To go succeed you will be tested
What usually happens on test day is similar to taking the SAT's when one was in High school. The test starts promptly at 0700 in the morning and you are given 3 hours to complete the test. When you show up the only thing allowed for use is either a calculator. Then set up on the test table is usually two #2 pencils, two sheets of scratch paper, and usually the advancement worksheet. The advancement worksheet has all of your personal and professional information on it. Such information as how many awards you have, the average score of your performance evals, and time in pay grade and time in active service. Nothing else is allowed on the table or in the testing room.
From there at 0700 you begin the test and for the next three hours you rack your brain and try to data dump everything you should have study or had study the previous 5 months from when the bibliography of books that the test will be based on was published. The really interesting thing about the test is how they will use unusually complex words and sentences to ask a simple thing. For example the test writers might think of a simple question such as "Who tall is a tree in the forest?". So to ask a question like that they will write it similar to this, "While standing next to a tree in a forest and you see the sun is going near its highest peak and your shadow is cast to your starboard side for a total distance of 8ft. What is the total height of the tree?"

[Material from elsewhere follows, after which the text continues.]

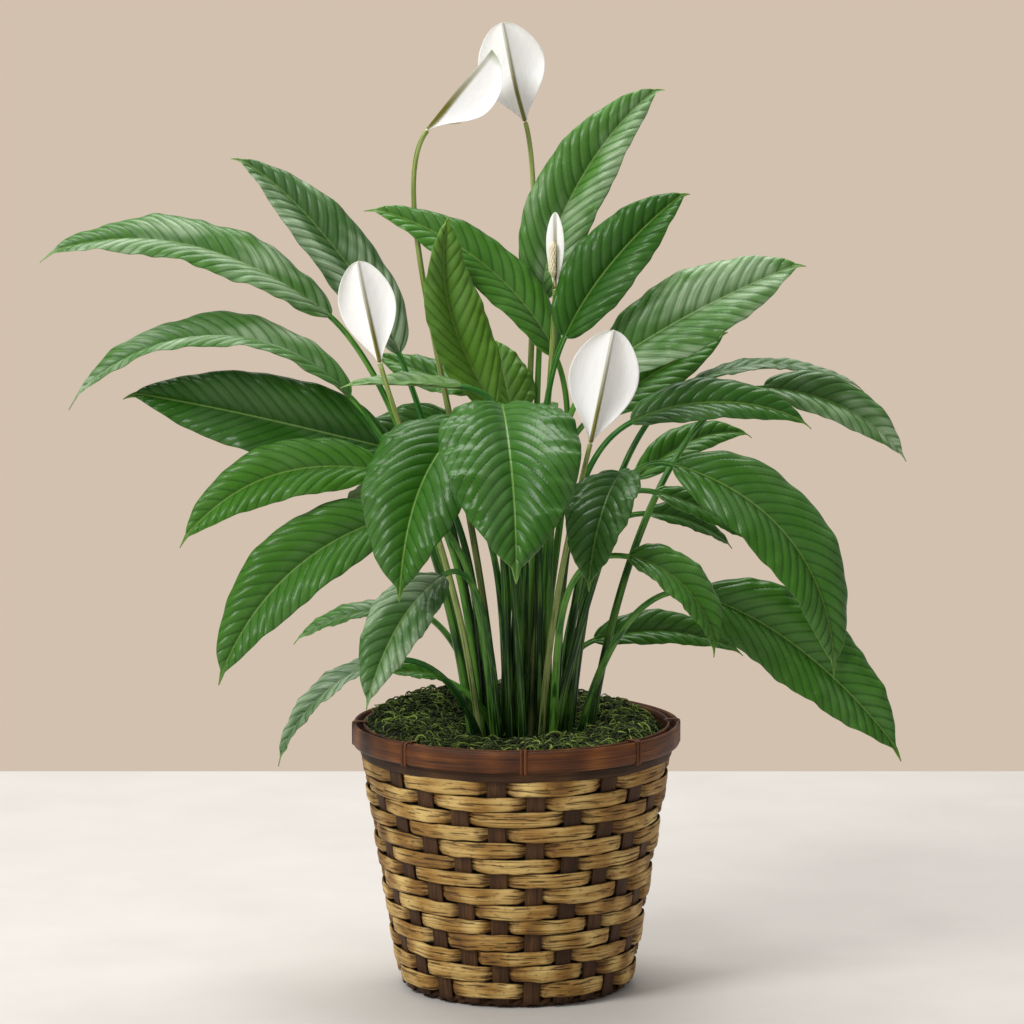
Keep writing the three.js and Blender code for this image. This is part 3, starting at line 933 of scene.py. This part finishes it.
def fibre_field(steps, across, cells_round, cells_across):
    """Smooth random values from 0 to 1 over a strip, long in its length and short across it."""
    grid = rng.random((cells_round, cells_across + 1))
    along = np.arange(steps) / steps * cells_round
    cell = along.astype(int)
    share = smooth_step(along - cell)[:, None]
    near, far = grid[cell % cells_round], grid[(cell + 1) % cells_round]
    lines = near * (1 - share) + far * share
    place = np.linspace(0, cells_across - 1e-6, across)
    column = place.astype(int)
    part = smooth_step(place - column)[None, :]
    return lines[:, column] * (1 - part) + lines[:, column + 1] * part


def make_cracks(v):
    """2 or 3 splits along a weaver's face, open here and there: 1 in the middle of a split."""
    crack = np.zeros((WEAVER_STEPS, WEAVER_FACE))
    for _ in range(2 + int(rng.integers(0, 2))):
        line = (rng.random() - 0.5) * 1.4 + ripple_round(WEAVER_STEPS, 20, 0.2)
        opened = np.clip(ripple_round(WEAVER_STEPS, 40, 2.2) + 0.35, 0, 1)
        crack = np.maximum(crack, np.exp(-((v - line[:, None]) / 0.085) ** 2) * opened[:, None])
    return crack


def between_edges(v, low_edge, high_edge):
    """Heights across a strip for v from -1 at its lower edge to 1 at its upper edge."""
    return np.where(v < 0, v * low_edge[:, None], v * high_edge[:, None])


def make_weaver(row, top, bottom):
    """One split cane round the basket, over two stakes and behind the third."""
    steps = WEAVER_STEPS
    v = np.linspace(-1, 1, WEAVER_FACE)[None, :]
    back_v = np.linspace(1, -1, WEAVER_BACK + 2)[None, 1:-1]
    height = (top + bottom) / 2 + ripple_round(steps, 16, 0.6)
    under, float_middle = under_amount(steps, row)
    radius = wall_radius(height) + OVER_STAKE - (OVER_STAKE + BEHIND_STAKE) * under
    radius = radius + FLOAT_ARCH * float_middle
    radius = radius + ripple_round(steps, 30, 0.3)
    half = (top - bottom) / 2 * (0.88 + 0.1 * float_middle - 0.14 * under)
    low_edge = half + ripple_round(steps, 44, 0.55)
    high_edge = half + ripple_round(steps, 44, 0.55)
    crack = make_cracks(v)
    # Painted shade along the top and bottom edges of the face, where the rows meet.
    edge_shade = 0.6 * np.clip((np.abs(v) - 0.82) / 0.18, 0, 1) ** 1.5
    fibres = fibre_field(steps, WEAVER_FACE, 40, 12)
    face = CANE_THICK * (1 - 0.75 * np.abs(v) ** 5) + 0.35 * (fibres - 0.5) - 1.0 * crack
    back = np.broadcast_to(-CANE_THICK * (1 - 0.6 * np.abs(back_v) ** 3), (steps, WEAVER_BACK))
    out = np.concatenate([face, back], axis=1)
    tall = np.concatenate([between_edges(v, low_edge, high_edge),
                           between_edges(back_v, low_edge, high_edge)], axis=1)
    facts = {
        "tone": ripple_round(steps, 26, 0.35) + 0.35,
        "dip": np.clip(1.1 - 2.6 * float_middle, 0, 1),
        "crack": np.concatenate([np.maximum(crack, edge_shade), np.zeros(back.shape)], axis=1),
    }
    name = f"weaver_{row + 1:02d}"
    piece = strip_ring(name, (radius, height), (out, tall), STRAW, facts, WALL_LEAN)
    declare(piece, "weave", *(["basket_wall"] if row == 0 else []))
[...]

There are 200 different questions about about half of them will be written like those above. At the end of it all following the data dump from ones mind you feel incredibly stupid. There have been a few times that I have finished and had to look at my uniform to remember what my name was.
After the test is turned in, you have 3 months to wait for the results and there is the typical results following the grading of a test. Either plenty of teeth gnashing because one passed the test but didn't do it well enough to advance or the jumping for joy happiness because one passes the test and gets the promotion with the more money and more responsibilities.
If you don't make it then you in turn start to go begin studying again and hope that the dice roll right for you.